In the past month, four of my friends have had serious medical issues: two had knee replacement surgery, one was diagnosed with stage 4 liver cancer and one had heart bypass surgery. Fortunately, I was already reading Letty Cottin Pogrebin’s book, How to Be a Friend to a Friend Who’s Sick and found valuable suggestions for offering help to my friends.
As we age, more of our family and friends face illness and suffering. But no matter how much we love them, it can be difficult to know what to say and how to help. Pogrebin (who is also the co-founder of Ms. Magazine) has written the most heartfelt, personal and practical book on a subject that will benefit anyone who has ever wondered how to help friends who are in anguish or pain.
Pogrebin is a gifted storyteller, superlative wordsmith, and insightful writer. In this book, which she calls a hybrid, she alternates her own story of breast cancer with ten self-help chapters on how to be a better friend to a friend who’s sick. She has woven in uplifting stories of friendship and kindness that touched me deeply. Many of the stories she heard from patients she met while she was undergoing treatment.

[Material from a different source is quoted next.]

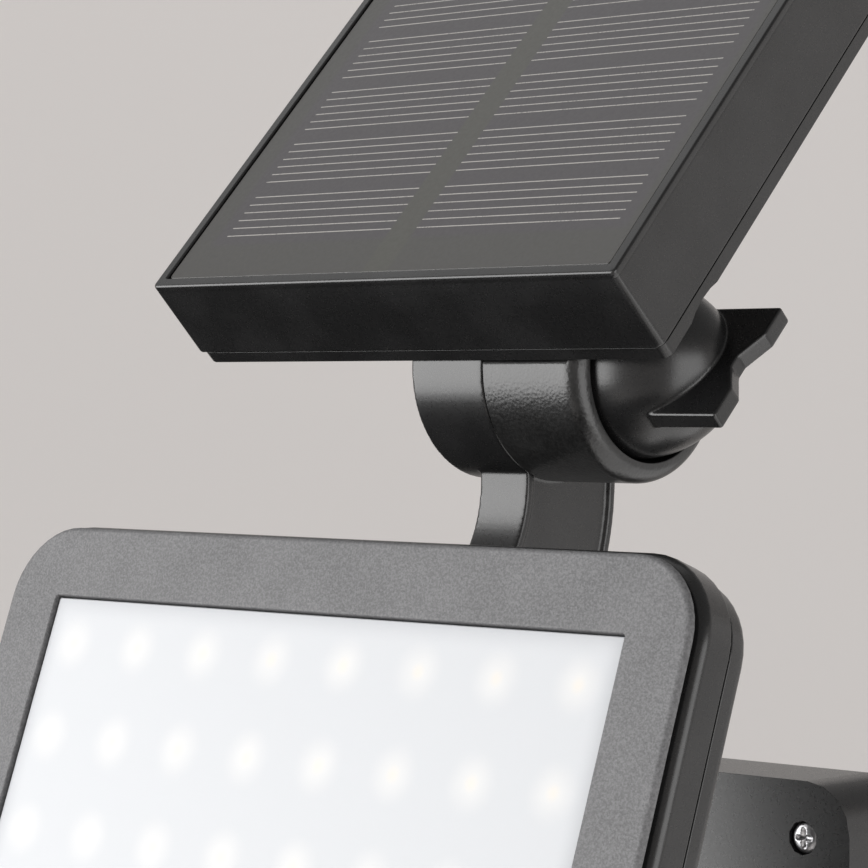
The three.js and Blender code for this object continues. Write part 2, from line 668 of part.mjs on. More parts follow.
// Elbow arm: a round knuckle, a recessed blade that bends forwards, and a foot on the rear housing
function buildArm() {
  const place = new THREE.Matrix4().makeTranslation(0, kneeY, kneeZ)
    .multiply(new THREE.Matrix4().makeRotationX(degrees(headLean)));
  const centreY = -armFront - armBend;
  const backBend = armBend + armFront + armBack;
  const bendSteps = 10;
  const startZ = -2;
  const band = (innerRadius, outerRadius) => {
    const edge = (radius) => [
      [centreY + radius, startZ],
      ...Array.from({ length: bendSteps + 1 }, (_, step) => {
        const angle = degrees(armTurn) * step / bendSteps;
        return [centreY + radius * Math.cos(angle), -armStraight - radius * Math.sin(angle)];
      })];
    return polygon([...edge(innerRadius), ...edge(outerRadius).reverse()]);
  };
  const bladeLeft = seamX - armWidth;
  const slabs = [
    slabX(band(armBend + join, backBend - join), bladeLeft + armRecess, seamX - armRecess),
    slabX(band(armBend, armBend + armRim), bladeLeft, seamX),
    slabX(band(backBend - armRim, backBend), bladeLeft, seamX)];
  const footFront = depthAt(rearBack + gap + footSealThickness + gap);
  const footBack = footFront + footThickness;
  // What would stand ahead of the foot's face, which the blade's end is trimmed to
  const ahead = box(
    -backBend, backBend, footFront - 2 * backBend, footFront + join,
    footMiddleZ - 2 * backBend, footMiddleZ + footHeight / 2 + 12);
  const blade = cut(unite(...slabs.map((slab) => solid(slab.applyMatrix4(place)))), solid(ahead));
  const disc = solid(rodX(knuckleRadius, knuckleLeft, seamX, kneeY, kneeZ, largeRound));
  const foot = solid(slabY(footOutline(0), footFront, footBack));
  const boltSeat = capSeat + gap + boltHeadThickness + gap;
  const arm = cut(unite(disc, blade, foot),
    solid(rodX(boltRadius + boreFit, knuckleLeft - past, seamX + past, kneeY, kneeZ)),
    solid(rodX(capRadius + boreFit, knuckleLeft - past, capSeat, kneeY, kneeZ)),
    solid(rodX(boltHeadCorner + boreFit, capSeat - past, boltSeat, kneeY, kneeZ, hexagon)),
    solid(rodX(frictionRadius + boreFit, seamX - frictionThickness / 2, seamX + past, kneeY, kneeZ)),
    ...footScrewPlaces().map(([x, z]) => screwHoleY(x, z, footFront - past, footBack + past)));
  addPiece(head, 'elbow_arm', arm, looks.satinBlack());
  footScrewPlaces().forEach(([x, z], index) => {
    const seat = depthAt(rearBack - rearWall - gap);
    addPiece(head, `arm_screw_${index + 1}`, screwY(x, z, seat, footBack - seat, 1), looks.steel());
  });

  const sealFace = depthAt(rearBack + gap);
  const seal = cut(
    solid(slabY(footOutline(gap), sealFace, sealFace + footSealThickness)),
    ...footScrewPlaces().map(([x, z]) => screwHoleY(x, z, sealFace - past, footFront)));
  addPiece(head, 'arm_seal', seal, looks.rubber());
}

const panelScrewPlaces = corners.map(([sx, sy]) => [
  panelShift + sx * (panelWidth / 2 - panelBossInset), panelMiddle + sy * (panelDepth / 2 - panelBossInset)]);

// Panel: frame with its glass ledge and screw bosses, seal, solar laminate and terminal box
function buildPanel() {
  const outline = (inset) => roundedRect(
    panelWidth - 2 * inset, panelDepth - 2 * inset, panelCorner, panelShift, panelMiddle, 2);
  const drafted = (geometry) => {
    const place = geometry.attributes.position;
    for (let index = 0; index < place.count; index += 1) {
      const grow = frameDraft * (frameTop - place.getZ(index)) / frameHeight;
      place.setX(index, place.getX(index) + Math.sign(place.getX(index) - panelShift) * grow);
      place.setY(index, place.getY(index) + Math.sign(place.getY(index) - panelMiddle) * grow);
    }
    return geometry;
  };
  const glassSeat = frameTop - rimDepth - laminateThickness - gap - panelSealThickness - gap;
  const bossTop = glassSeat - ledgeThickness;
  const bossBottom = spigotTop + gap;
  const shell = cut(
    solid(drafted(slabZ(outline(0), frameBottom, frameTop))),
    solid(slabZ(outline(frameWall), frameBottom - past, bossTop)),
    solid(slabZ(outline(frameWall + ledgeWidth), bossTop - past, frameTop)),
    solid(slabZ(outline(frameWall), glassSeat, frameTop + past)));
  const bosses = panelScrewPlaces.map(([x, y]) => solid(rodZ(bossRadius, bossBottom, bossTop + join, x, y)));
  const frame = cut(unite(shell, ...bosses),
    ...panelScrewPlaces.map(([x, y]) => screwHoleZ(x, y, bossBottom - past, bossTop - past)));
  addPiece(panel, 'panel_frame', frame, looks.satinBlack());

  const sealBottom = glassSeat + gap;
  const glassBottom = sealBottom + panelSealThickness + gap;
  addPiece(panel, 'panel_seal', cut(
    solid(slabZ(outline(frameWall + gap), sealBottom, sealBottom + panelSealThickness)),
    solid(slabZ(outline(frameWall + ledgeWidth - gap), glassSeat, glassBottom))), looks.rubber());
  addPiece(panel, 'solar_laminate', solid(
    slabZ(outline(frameWall + gap), glassBottom, glassBottom + laminateThickness)), looks.glass());
  const boxShape = roundedRect(
    terminalBoxWidth, terminalBoxHeight, 2, panelShift, panelMiddle - terminalBoxForward, 2);
  const boxTop = glassBottom - gap;
  const terminalBox = solid(slabZ(boxShape, boxTop - terminalBoxDepth, boxTop));
  addPiece(panel, 'terminal_box', terminalBox, looks.satinBlack());
}

// Tray that closes the panel from below, with an arch over the knuckle
function buildBackCover() {
  const outline = (inset) => roundedRect(
    coverWidth - 2 * inset, coverDepth - 2 * inset, panelCorner + 1, panelShift, panelMiddle, 3);
  const spigotInset = frameWall + gap;
  const floorTop = underside + coverFloor;
  const tray = unite(
    solid(slabZ(outline(0), underside, underside + coverHeight)),
    solid(slabZ(outline(spigotInset), underside + coverHeight - join, spigotTop)));
  const inside = solid(slabZ(outline(spigotInset + spigotWall), floorTop, spigotTop + past));
  const archBand = solid(slabZ(outline(spigotInset), underside + join, spigotTop + knuckleRadius));
  const arch = solid(rodX(
    pocketRadius + archWall, knuckleLeft - gap - archWall, bracketLeft + archWall, 0, 0, largeRound));
  const bracketScrews = mirrored.map((sy) => [bracketScrewX, sy * bracketScrewOut]);
  const cover = cut(unite(cut(tray, inside), arch.intersect(archBand)),
    solid(rodX(pocketRadius, knuckleLeft - gap, bracketLeft, 0, 0, largeRound)),
    solid(rodX(knobRadius + knobClear, cupFloor, cupFloor + 2 * knobLength, 0, 0, largeRound)),
    ...[...panelScrewPlaces, ...bracketScrews].map(([x, y]) => screwHoleZ(
      x, y, underside - past, floorTop + past)));
  addPiece(panel, 'panel_back_cover', cover, looks.satinBlack());

  panelScrewPlaces.forEach(([x, y], index) => {
    const screw = screwZ(x, y, underside - gap, spigotTop - underside + screwBite, 1);
    addPiece(panel, `panel_screw_${index + 1}`, screw, looks.steel());
  });
  bracketScrews.forEach(([x, y], index) => {
    const screw = screwZ(x, y, floorTop + gap, coverFloor + screwBite, -1);
    addPiece(panel, `bracket_screw_${index + 1}`, screw, looks.steel());
  });
}

// The panel's half of the knuckle: a barrel, a neck, a rolled lip and the cup behind the wing knob
function buildBracket() {
  const radius = knuckleRadius + bracketSwell;
  const neckRadius = radius - neckDepth;
  const neckX = bracketLeft + barrelLength;
  const lipX = neckX + neckLength;
  const endX = lipX + lipLength;
  const lipSteps = 4;
  const lipRound = (radius - cupRadius) / 2;
  const lip = Array.from({ length: lipSteps + 1 }, (_, step) => {
    const angle = (step / lipSteps) * Math.PI;
    return [endX - lipRound + lipRound * Math.sin(angle), radius - lipRound + lipRound * Math.cos(angle)];
  });
  const barrel = turnedX([
    [bracketLeft, 0], [bracketLeft, radius], [neckX - 2 * neckDepth, radius], [neckX, neckRadius],
    [lipX - 2 * neckDepth, neckRadius], [lipX, radius], ...lip,
    [cupFloor, cupRadius], [cupFloor, 0]], largeRound);
  const bracket = cut(solid(barrel),
    solid(box(
      bracketLeft - past, endX + past, -radius - past, radius + past, underside - gap, radius + past)),
    solid(rodX(boltRadius + boreFit, bracketLeft - past, endX + past)),
    solid(rodX(frictionRadius + boreFit, bracketLeft - past, bracketLeft + frictionThickness / 2)),
    ...mirrored.map((sy) => screwHoleZ(
      bracketScrewX, sy * bracketScrewOut, underside - gap - screwBite, underside + past)));
  addPiece(panel, 'panel_bracket', bracket, looks.coarseGrain());
}

// A wing knob on the X axis: a domed boss with two wings in one plane, and a pocket for the nut
function wingKnob(size, boreDepth) {
  const steps = 6;
  const start = Math.asin(knobStart / knobLength);
  const dome = Array.from({ length: steps + 1 }, (_, step) => {
    const angle = -start + (Math.PI / 2 + start) * step / steps;
    const radius = step === steps ? 0 : knobRadius * Math.cos(angle);
    return [size * (knobStart + knobLength * Math.sin(angle)), size * radius];
  });
  const notchX = wingReach - wingNotch;
  const wings = polygon([
    [wingRoot, -wingSpan], [wingReach, -wingSpan], [wingReach, -wingSpan / 2], [notchX, 0],
    [wingReach, wingSpan / 2], [wingReach, wingSpan], [wingRoot, wingSpan]]
    .map(([x, z]) => [size * x, size * z]));
  const plate = slabY(wings, -size * wingThickness / 2, size * wingThickness / 2);
  return cut(unite(solid(turnedX([[0, 0], ...dome], 24)), solid(plate)),
    solid(rodX(boltHeadCorner + boreFit, -past, nutThickness + 2 * gap, 0, 0, hexagon)),
    solid(rodX(boltRadius + boreFit, -past, boreDepth)));
}

// Both clamps: bolt, cap, friction rings, washer, nut and wing knob
function buildClamps() {
  const shaftHole = boltRadius + boreFit;
  const ring = (radius, hole, x0, x1) => cut(
    solid(rodX(radius, x0, x1)), solid(rodX(hole, x0 - past, x1 + past)));
  const nut = () => cut(
    solid(rodX(boltHeadCorner, gap, gap + nutThickness, 0, 0, hexagon)),
    solid(rodX(shaftHole, 0, nutThickness + past)));
  const bolt = (headX, endX) => unite(
    solid(rodX(boltHeadCorner, headX, headX + boltHeadThickness, 0, 0, hexagon)),
    solid(rodX(boltRadius, headX + boltHeadThickness - join, endX)));
  const clampAxis = (y, z, turn = 0) => {
    const axis = new THREE.Group();
    axis.position.set(0, y, z);
    axis.rotation.x = degrees(turn);
    head.add(axis);
    return axis;
  };
  const knobAndNut = (axis, prefix, size, boreDepth, x) => {
    addPiece(axis, `${prefix}_wing_knob`, wingKnob(size, boreDepth), looks.satinBlack()).position.x = x;
    addPiece(axis, `${prefix}_nut`, nut(), looks.steel()).position.x = x;
  };
  const washer = (seat) => ring(washerRadius, shaftHole, seat + gap, seat + gap + washerThickness);
  const boltShort = 2;

  const upper = clampAxis(kneeY, kneeZ);
  const upperBore = knobLength - knobFloor;
  const cap = solid(rodX(capRadius, capSeat - gap - capThickness, capSeat - gap));
  addPiece(upper, 'upper_bolt_cap', cap, looks.rubber());
  addPiece(upper, 'upper_bolt', bolt(capSeat + gap, upperKnobX + upperBore - boltShort), looks.steel());
  addPiece(upper, 'upper_friction_ring', ring(
    frictionRadius, shaftHole + frictionClear,
    seamX - frictionThickness / 2 + gap, bracketLeft + frictionThickness / 2 - gap), looks.rubber());
  addPiece(upper, 'upper_washer', washer(cupFloor), looks.steel());
  knobAndNut(clampAxis(kneeY, kneeZ, headLean - knobLean), 'upper', 1, upperBore, upperKnobX);

  const lower = clampAxis(0, 0);
  const lowerBore = lowerKnobScale * knobLength - knobFloor;
  addPiece(lower, 'lower_bolt', bolt(-earOuter + gap, lowerKnobX + lowerBore - boltShort), looks.steel());
  addPiece(lower, 'lower_washer', washer(earOuter), looks.steel());
  knobAndNut(clampAxis(0, 0, headLean - knobLean), 'lower', lowerKnobScale, lowerBore, lowerKnobX);
  mirrored.forEach((sx) => {
    const ends = ordered(sx * (lugHalf - frictionThickness / 2), sx * (lugHalf + gap / 2));
    const name = sx > 0 ? 'lower_friction_ring_right' : 'lower_friction_ring_left';
    const body = ring(frictionRadius, shaftHole + frictionClear, ...ends);
    addPiece(light, name, body, looks.rubber()).position.y = -postReach;
  });
}

buildWallPost();
buildFront();
buildBody();
buildOptics();
buildPower();
buildSensor();
buildArm();
buildPanel();
buildBackCover();
buildBracket();
buildClamps();

export default light;
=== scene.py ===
import json
import math
import bmesh
import bpy
import numpy as np
from mathutils import Matrix, Vector


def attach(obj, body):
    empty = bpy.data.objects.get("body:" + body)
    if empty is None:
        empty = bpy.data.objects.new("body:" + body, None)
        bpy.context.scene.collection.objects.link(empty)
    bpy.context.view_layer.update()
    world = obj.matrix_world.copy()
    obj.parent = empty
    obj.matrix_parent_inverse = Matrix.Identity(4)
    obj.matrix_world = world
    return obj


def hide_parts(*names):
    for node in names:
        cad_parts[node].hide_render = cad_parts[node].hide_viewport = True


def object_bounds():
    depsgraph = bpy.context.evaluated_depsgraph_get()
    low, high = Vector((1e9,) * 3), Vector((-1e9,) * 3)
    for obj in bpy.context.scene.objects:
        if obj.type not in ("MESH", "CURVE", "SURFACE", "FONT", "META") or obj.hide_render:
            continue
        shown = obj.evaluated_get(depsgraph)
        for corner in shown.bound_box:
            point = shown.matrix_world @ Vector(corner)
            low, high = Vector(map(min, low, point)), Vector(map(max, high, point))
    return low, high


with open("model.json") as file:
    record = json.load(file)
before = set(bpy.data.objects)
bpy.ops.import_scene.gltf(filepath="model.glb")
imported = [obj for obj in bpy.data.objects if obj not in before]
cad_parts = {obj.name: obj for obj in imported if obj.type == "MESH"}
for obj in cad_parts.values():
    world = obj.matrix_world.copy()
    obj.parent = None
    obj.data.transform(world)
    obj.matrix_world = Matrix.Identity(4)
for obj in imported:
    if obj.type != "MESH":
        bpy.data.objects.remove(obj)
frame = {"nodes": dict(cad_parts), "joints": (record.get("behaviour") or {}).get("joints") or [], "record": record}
cadBox = [list(corner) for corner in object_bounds()]
joints = {joint["name"]: joint for joint in frame["joints"]}
toMetres = 0.001  # every size below is in millimetres
print("frame loaded")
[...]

Pogrebin decided to write the book after she was diagnosed with breast cancer in 2009 and couldn’t find any books that dealt with friendship and illness. She had many unanswered questions that piqued her interest:
- What’s the best way to be a friend to a friend who’s sick?
- What happens when illness becomes the third party in a relationship?
- Does everyone agonize as she did about whom to tell and how much to divulge?
- Do life-threatening illnesses deepen people’s desire for intimacy or make them retreat?
- How do you deal with friends who are insensitive or say stupid things?
- Do friends who offer help make the sick person feel burdened?
- How do you ask an overbearing friend to back off without sounding mean or ungrateful?
With all these questions on her mind, she decided not to “bewail her daily incarceration” as she waited for her treatment. Instead, she interviewed her fellow “wait-ers” for answers as they all “killed time at Memorial Sloan Kettering Hospital hoping that time wouldn’t kill them.”
Ten commandments for conversing with a sick friend
Pogrebin offers these 10 commandments for conversing with a sick friend:
- Rejoice at their good news—don’t minimize their bad news. A good phrase to use is “tell me what I can do to make things easier for you—I really want to help.
- Treat your friends as you always did before they got sick—but never forget their changed circumstances.
- Avoid self-referential comments or anecdotes. It’s not your turn to complain; just listen. The truest thing you can say is “I can only try to imagine what you’re going through.”
- Don’t assume, verify. When it comes to diagnosis or treatment, assume nothing.
- Get all the facts straight before you open your mouth.
- Help your sick friend feel useful.
- Don’t infantilize your sick friend.
- Think twice before giving advice.
- Allow patients who are terminally ill to set the conversational agenda.
- Don’t pressure them to “keep up the fight” or practice “positive thinking.”
Pogrebin shares many of her own experiences—both good and bad. She had friends who simply disappeared or said insensitive things, and others who made her feel loved and cared for. Some of the lines that made her feel good were: “I’m so sorry this happened to you,” “Tell me how I can help,” “I’m here if you want to talk,” “That sounds awful; I can’t even imagine the pain,” and “I’m bringing dinner.”
Her motto is: Ask and Act. Bring a CD as a gift for the patient and also ask: “What would you like me to bring the next time I come?”
Rules for good behavior while visiting the sick, suffering, injured or disabled
She lists 20 rules for good behavior while visiting the sick, suffering, injured or disabled that include some obvious, as well as some you may not think of:
- Call ahead to make sure the patient wants visitors.
- Don’t visit if you are sick.
- Don’t talk too much.
- Be odor sensitive by not wearing perfume or reeking from cigarettes.
- Don’t go into your own health history or share your best friend’s prior experience.
- Don’t stay more than 20 minutes.
Tips and ideas for what to bring a patient or the caregiver of a patient
She also offers some tips and ideas for what to bring a patient or the caregiver of a patient.
- Bring ice cream or other goodies, if there are no dietary restrictions.
- Bring books and personalized CDs.
- Bring gift certificates for meals, or massages.
- Offer rides, grocery shopping, house cleaning, babysitting or picking up children.
- Continue to check in to see how they’re doing.
The book includes poignant chapters on “sickness and shame” that discusses the many reasons why some people prefer not to share the details of their illness and how to mourn with a bereaved friend.
The final chapter touched me the most with her equation that “kindness equals empathy plus action.” She shares inspiring stories of extraordinary kindness and friendship that sometimes brought tears to my eyes.
Pogrebin writes that cancer made her face her mortality sooner than she would have liked, but it also showed her that joy can flourish within the shadow of death. Fortunately for us, she also compiled a wealth of valuable information that can help us all be kinder and more sensitive to our friends who are sick.